Only lines with the word "part" are needed; collect each of them from the listing below.

______

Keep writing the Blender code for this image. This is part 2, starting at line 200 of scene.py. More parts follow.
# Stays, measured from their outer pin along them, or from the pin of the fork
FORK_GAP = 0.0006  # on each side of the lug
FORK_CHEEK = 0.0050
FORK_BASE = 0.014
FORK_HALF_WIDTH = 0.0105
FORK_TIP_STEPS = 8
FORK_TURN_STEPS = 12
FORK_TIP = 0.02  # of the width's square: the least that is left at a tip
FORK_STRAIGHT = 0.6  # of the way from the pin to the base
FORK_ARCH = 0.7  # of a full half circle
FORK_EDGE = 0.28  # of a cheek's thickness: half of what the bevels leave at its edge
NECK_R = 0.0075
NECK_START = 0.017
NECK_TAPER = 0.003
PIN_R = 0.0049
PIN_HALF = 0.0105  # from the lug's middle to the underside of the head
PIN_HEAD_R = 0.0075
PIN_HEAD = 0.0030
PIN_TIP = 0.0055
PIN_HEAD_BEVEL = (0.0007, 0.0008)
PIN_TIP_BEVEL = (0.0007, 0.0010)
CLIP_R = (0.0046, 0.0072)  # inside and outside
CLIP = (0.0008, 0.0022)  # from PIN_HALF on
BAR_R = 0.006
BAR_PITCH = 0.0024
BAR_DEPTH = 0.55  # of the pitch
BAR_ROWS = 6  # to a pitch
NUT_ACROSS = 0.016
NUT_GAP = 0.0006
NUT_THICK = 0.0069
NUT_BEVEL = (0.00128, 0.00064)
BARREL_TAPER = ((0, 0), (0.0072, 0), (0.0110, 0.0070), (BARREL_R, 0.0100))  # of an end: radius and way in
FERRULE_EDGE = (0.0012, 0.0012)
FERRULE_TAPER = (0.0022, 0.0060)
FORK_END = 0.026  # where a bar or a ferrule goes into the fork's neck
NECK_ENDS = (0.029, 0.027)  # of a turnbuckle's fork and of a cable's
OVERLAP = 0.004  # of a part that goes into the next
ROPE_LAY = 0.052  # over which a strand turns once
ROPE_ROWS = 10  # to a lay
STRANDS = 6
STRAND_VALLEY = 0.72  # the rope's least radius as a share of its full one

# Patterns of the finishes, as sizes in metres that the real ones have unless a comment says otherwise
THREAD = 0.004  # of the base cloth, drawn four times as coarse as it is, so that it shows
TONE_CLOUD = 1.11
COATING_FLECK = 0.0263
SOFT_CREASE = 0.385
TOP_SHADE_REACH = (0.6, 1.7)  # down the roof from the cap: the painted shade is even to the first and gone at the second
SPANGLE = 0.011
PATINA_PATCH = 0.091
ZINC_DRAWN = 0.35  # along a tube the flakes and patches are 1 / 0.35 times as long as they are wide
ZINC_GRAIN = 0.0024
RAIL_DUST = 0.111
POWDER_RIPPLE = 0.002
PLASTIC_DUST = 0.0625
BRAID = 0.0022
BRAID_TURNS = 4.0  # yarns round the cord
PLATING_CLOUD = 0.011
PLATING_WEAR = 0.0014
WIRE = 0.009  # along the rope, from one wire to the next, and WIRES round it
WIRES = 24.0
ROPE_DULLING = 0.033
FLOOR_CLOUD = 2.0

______

**Finished exercise**:
Keep writing the Blender code for this image. This is part 2, starting at line 200 of scene.py. More parts follow.
OVERLAP = 0.004  # of a part that goes into the next